>>>

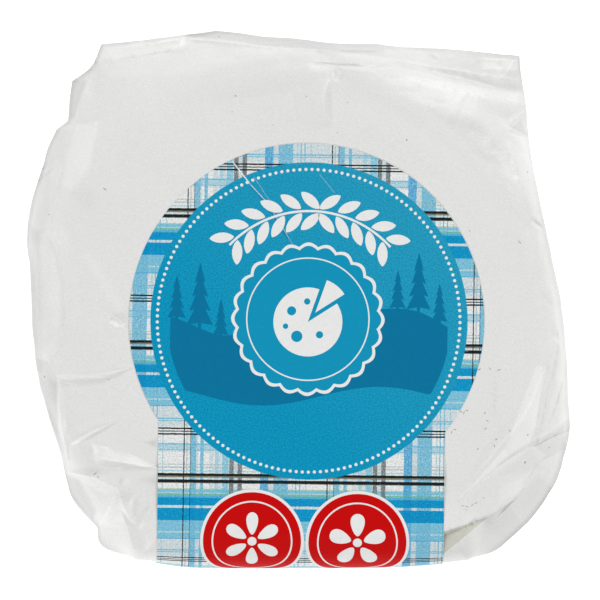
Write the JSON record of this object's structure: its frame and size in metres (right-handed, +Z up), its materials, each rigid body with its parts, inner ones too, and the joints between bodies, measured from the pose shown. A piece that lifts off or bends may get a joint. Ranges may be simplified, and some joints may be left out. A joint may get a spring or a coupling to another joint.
{
  "type": "wrapped camembert cheese",
  "caption": "Round soft cheese shut in a white satin film wrap with two flat rear corners, with a printed paper label over its top and front.",
  "frame": {"origin": "middle of the pack's outline seen from above, on the surface it lies on", "axes": "+Z up, out of the printed top; -Y towards the front, where the label runs down; +X to the right seen from the front"},
  "size_m": [0.1189, 0.1182, 0.032],
  "materials": {
    "satin_film": "thin white satin wrapping film, creased and folded, with a soft sheen",
    "printed_label": "white paper printed in blues with a woven plaid border, semi-matt"
  },
  "bodies": {
    "root": {"wrapped_wheel": "satin_film", "label": "printed_label"}
  },
  "joints": []
}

<<<

INSTRUCTION: Take the data above and return it exactly.

THE RESPONSE:
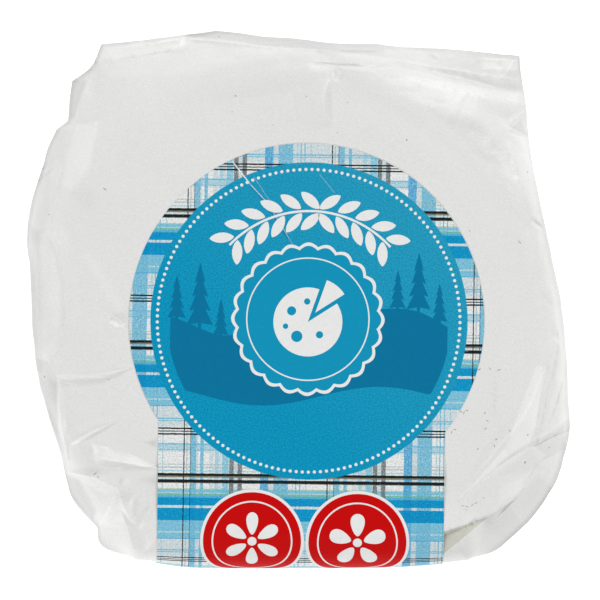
Write the JSON record of this object's structure: its frame and size in metres (right-handed, +Z up), its materials, each rigid body with its parts, inner ones too, and the joints between bodies, measured from the pose shown. A piece that lifts off or bends may get a joint. Ranges may be simplified, and some joints may be left out. A joint may get a spring or a coupling to another joint.
{
  "type": "wrapped camembert cheese",
  "caption": "Round soft cheese shut in a white satin film wrap with two flat rear corners, with a printed paper label over its top and front.",
  "frame": {"origin": "middle of the pack's outline seen from above, on the surface it lies on", "axes": "+Z up, out of the printed top; -Y towards the front, where the label runs down; +X to the right seen from the front"},
  "size_m": [0.1189, 0.1182, 0.032],
  "materials": {
    "satin_film": "thin white satin wrapping film, creased and folded, with a soft sheen",
    "printed_label": "white paper printed in blues with a woven plaid border, semi-matt"
  },
  "bodies": {
    "root": {"wrapped_wheel": "satin_film", "label": "printed_label"}
  },
  "joints": []
}